▸ Problem
All lines featuring the string "this" are to be listed.

───

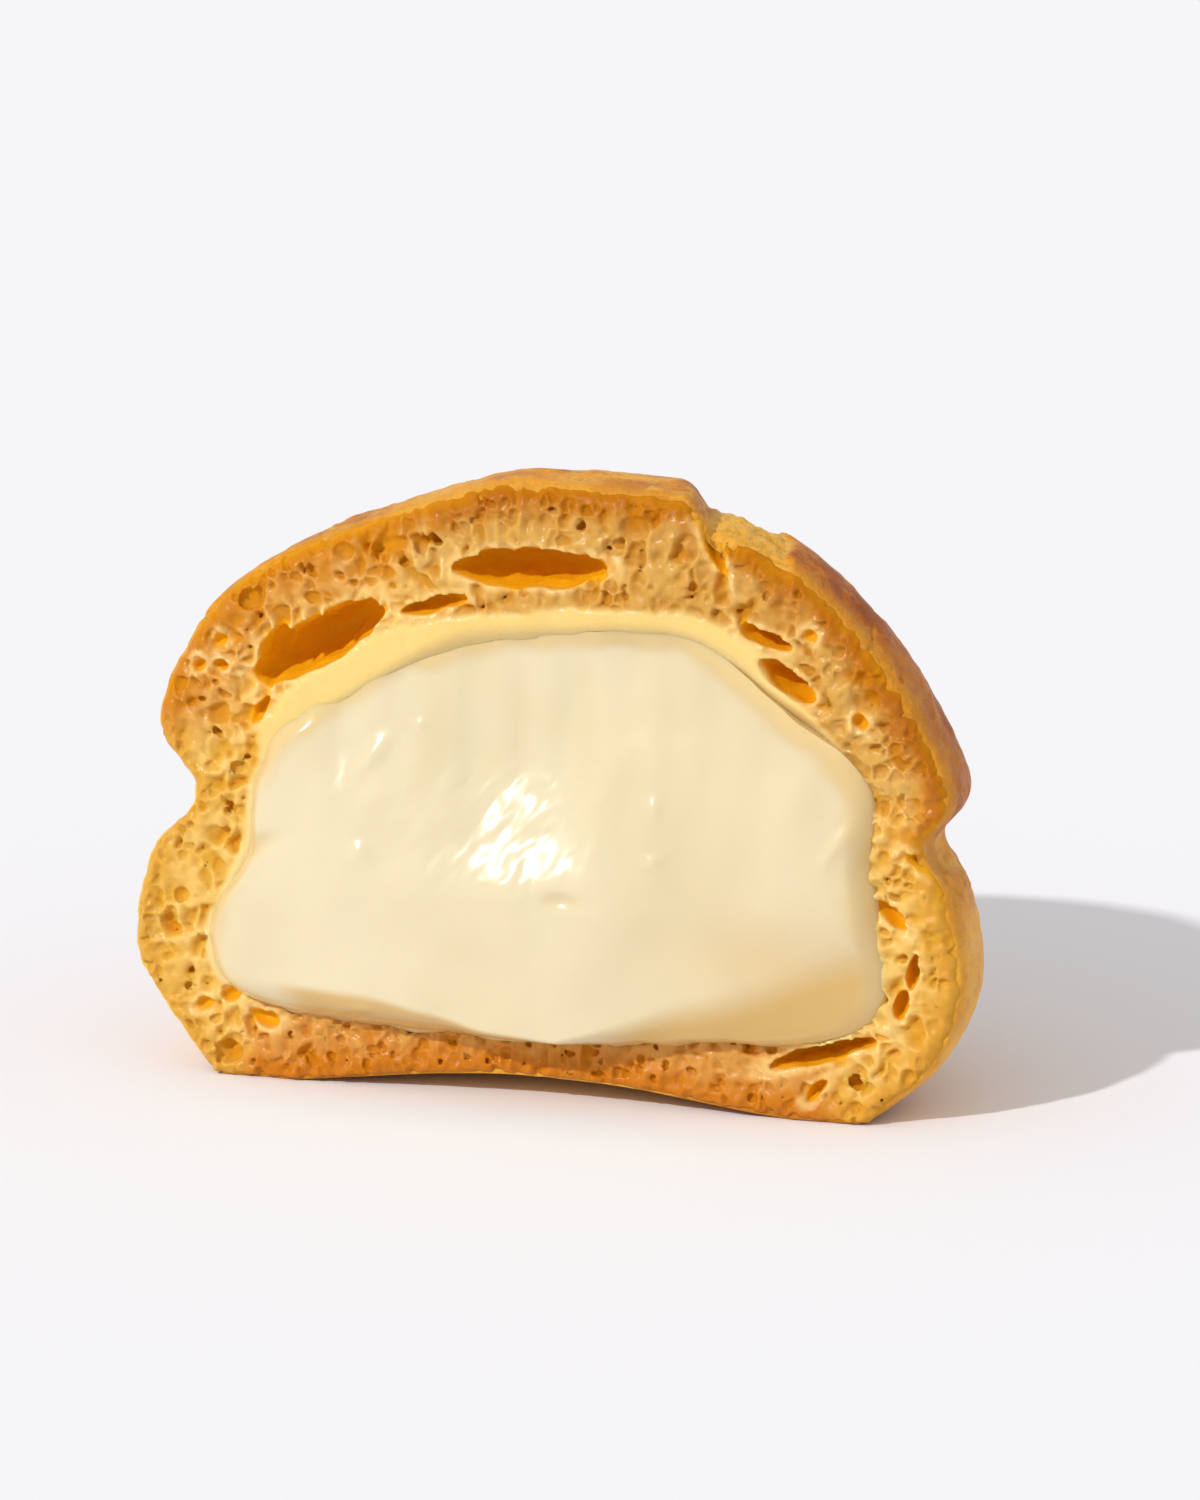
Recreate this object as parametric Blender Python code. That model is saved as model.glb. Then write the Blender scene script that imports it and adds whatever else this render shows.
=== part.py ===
"""Half of a cut cream puff, standing on its base with the cut face turned to -Y.

A baked choux shell has a domed top whose lip overhangs a waist, and a bulging foot
below it.  A thick custard filling runs through the half and swells out of the cut.
Sizes are in millimetres and become metres when a mesh is made.
"""

import math

import bmesh
import bpy
import numpy as np

MM = 0.001

# Driving dimensions of the puff
CROWN_HEIGHT = 59.6         # base to the middle of the dome
CENTRE_HEIGHT = 24.0        # all radii are measured from this height on the upright axis
CUT_SETBACK = 6.0           # the cut runs this far in front of the axis
FLANK_TUCK = 0.058          # the form draws in behind the cut by this share of its radius
BACK_SWELL = 0.022          # unevenness of the hidden side, as a share of the radius
WAIST_WAVE = 3.0            # how far the waist falls and rises round the back
BASE_EDGE_ROUND = 1.6       # rounding where the foot meets the base
ARCH_RISE = 2.2             # hollow of the base at the cut
ARCH_HALF_WIDTH = 25.0
ARCH_DEPTH = 22.0           # the hollow fades out this far behind the cut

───

▸ Response
Recreate this object as parametric Blender Python code. That model is saved as model.glb. Then write the Blender scene script that imports it and adds whatever else this render shows.
CENTRE_HEIGHT = 24.0        # all radii are measured from this height on the upright axis
CUT_SETBACK = 6.0           # the cut runs this far in front of the axis
FLANK_TUCK = 0.058          # the form draws in behind the cut by this share of its radius
ARCH_DEPTH = 22.0           # the hollow fades out this far behind the cut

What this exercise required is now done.